The narrowness is the point. This is not a methodology or a capability bundle; it is a taste injection for one part of the job, the visual quality of frontend output. That makes it easy to reason about and easy to add to whatever agent you already use.
What is actually in it
Beyond the core design-taste skill, the repo includes image-generation skills for reference boards: web, mobile, and brand kits. The intended workflow is two-stage. You generate reference frames with an image model such as ChatGPT Images, then hand those frames to Codex, Cursor, or Claude Code for implementation, with the taste skill shaping the result. Separating “decide the look” from “write the code” is a sensible division, because it gives the agent a concrete visual target instead of asking it to invent taste from a text prompt.
What “taste” means here, concretely
The word taste is doing real work, so it helps to name what the skill actually pushes for. Generic AI frontend output tends to fail in predictable ways: flat visual hierarchy where everything competes for attention, a single default type size doing every job, even spacing with no rhythm, no motion, and timid use of color. A taste-oriented skill biases the opposite way, toward a clear hierarchy that tells the eye where to look first, a deliberate type scale, spacing that groups and separates with intent, restrained motion that guides rather than decorates, and color used with confidence instead of defaulting to safe grays. None of that is magic; it is the set of decisions a competent designer makes without thinking and a base model usually skips. Encoding those decisions as a skill is what moves output from “technically a UI” to “looks like someone cared,” which is exactly the gap between a prototype and something you would ship.
Install
It uses the Agent Skills installer, which scans the repo’s skills/ folder, so every skill installs the same way:
npx skills add https://github.com/Leonxlnx/taste-skill
To install just the main one by its install name (the name: in the SKILL frontmatter, not the folder name):
npx skills add https://github.com/Leonxlnx/taste-skill --skill "design-taste-frontend"
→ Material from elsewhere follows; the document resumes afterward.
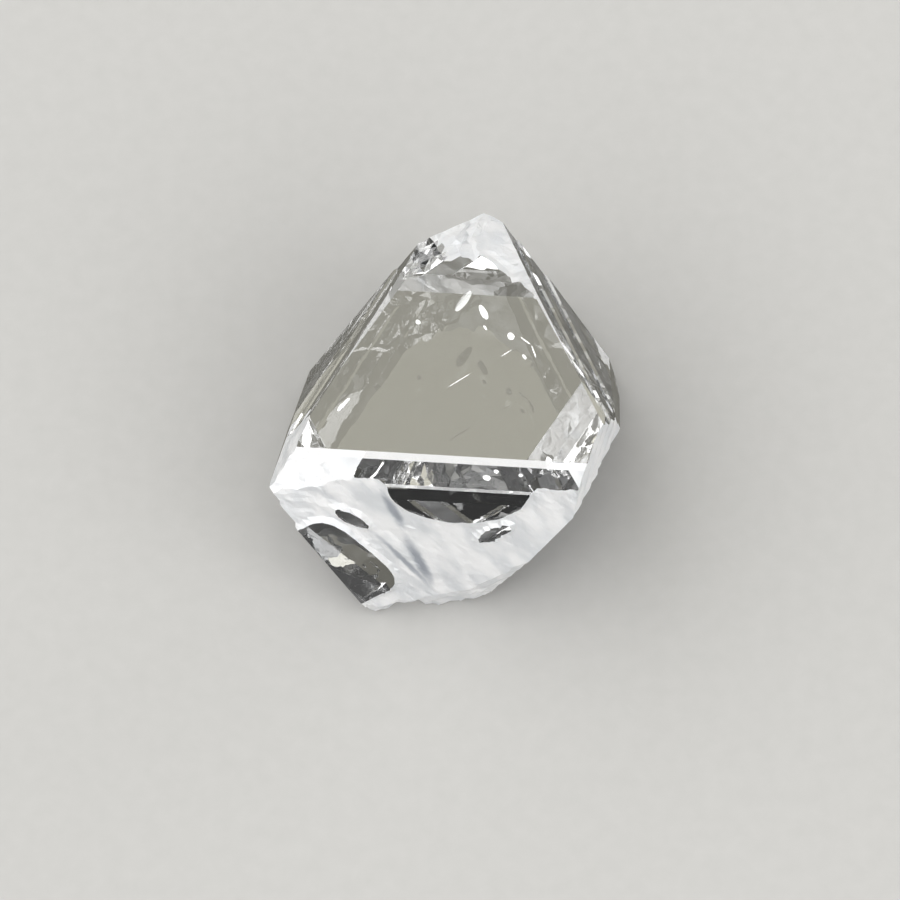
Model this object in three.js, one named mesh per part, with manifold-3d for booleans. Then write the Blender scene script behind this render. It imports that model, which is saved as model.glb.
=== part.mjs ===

You can also copy any SKILL.md into your project or paste it into a Codex or ChatGPT conversation. The default skill is now v2, a substantial experimental rewrite of v1; re-running the install upgrades in place since the install name did not change.
A caveat worth surfacing
Two honest notes. First, the maintainer states plainly that Taste Skill has no official token, coin, or crypto project, and that anything using its name is unaffiliated. That disclaimer exists because popular AI repos attract scam tokens, so treat any “taste-skill coin” as fraudulent. Second, taste is subjective and model-dependent: a skill can nudge an agent toward stronger defaults, but the result still rides on the implementing model and your own direction. Use it as a strong starting bias, not a guarantee of good design, and pair it with the reference-board workflow when the look matters.
Where it fits
Reach for it when you build frontends with an agent and keep getting competent-but-bland results. As a small, portable skill it stacks cleanly on top of whatever else you run, and the reference-board skills give you a way to fix the visual target before a line of code is written. It is less relevant if your work is backend or if you already drive design from a strong system of your own. And because each skill is just a SKILL.md, the cheapest way to evaluate it is to read the file: the taste it encodes is legible as plain instructions you can inspect and edit, not logic hidden in a binary.
Related
For a full local-first design tool that produces real artifacts from a brand system, see open-design. For broader skill collections, see anthropics/skills and mattpocock/skills. For what else is climbing, see LLM tooling, the daily digest, and the weekly report.
FAQ
What does Taste Skill do? It is an Agent Skill that improves the layout, typography, motion, and spacing of AI-built interfaces, plus image-generation skills for reference boards.
How do I install it? npx skills add https://github.com/Leonxlnx/taste-skill, or add the single design-taste-frontend skill with --skill.
Is there a token or coin? No. The maintainer states there is no official token; anything using the name is unaffiliated and a scam.
Will it guarantee good design? No. It biases the agent toward stronger defaults, but the outcome still depends on the implementing model and your direction. Use the reference-board workflow when the look is critical.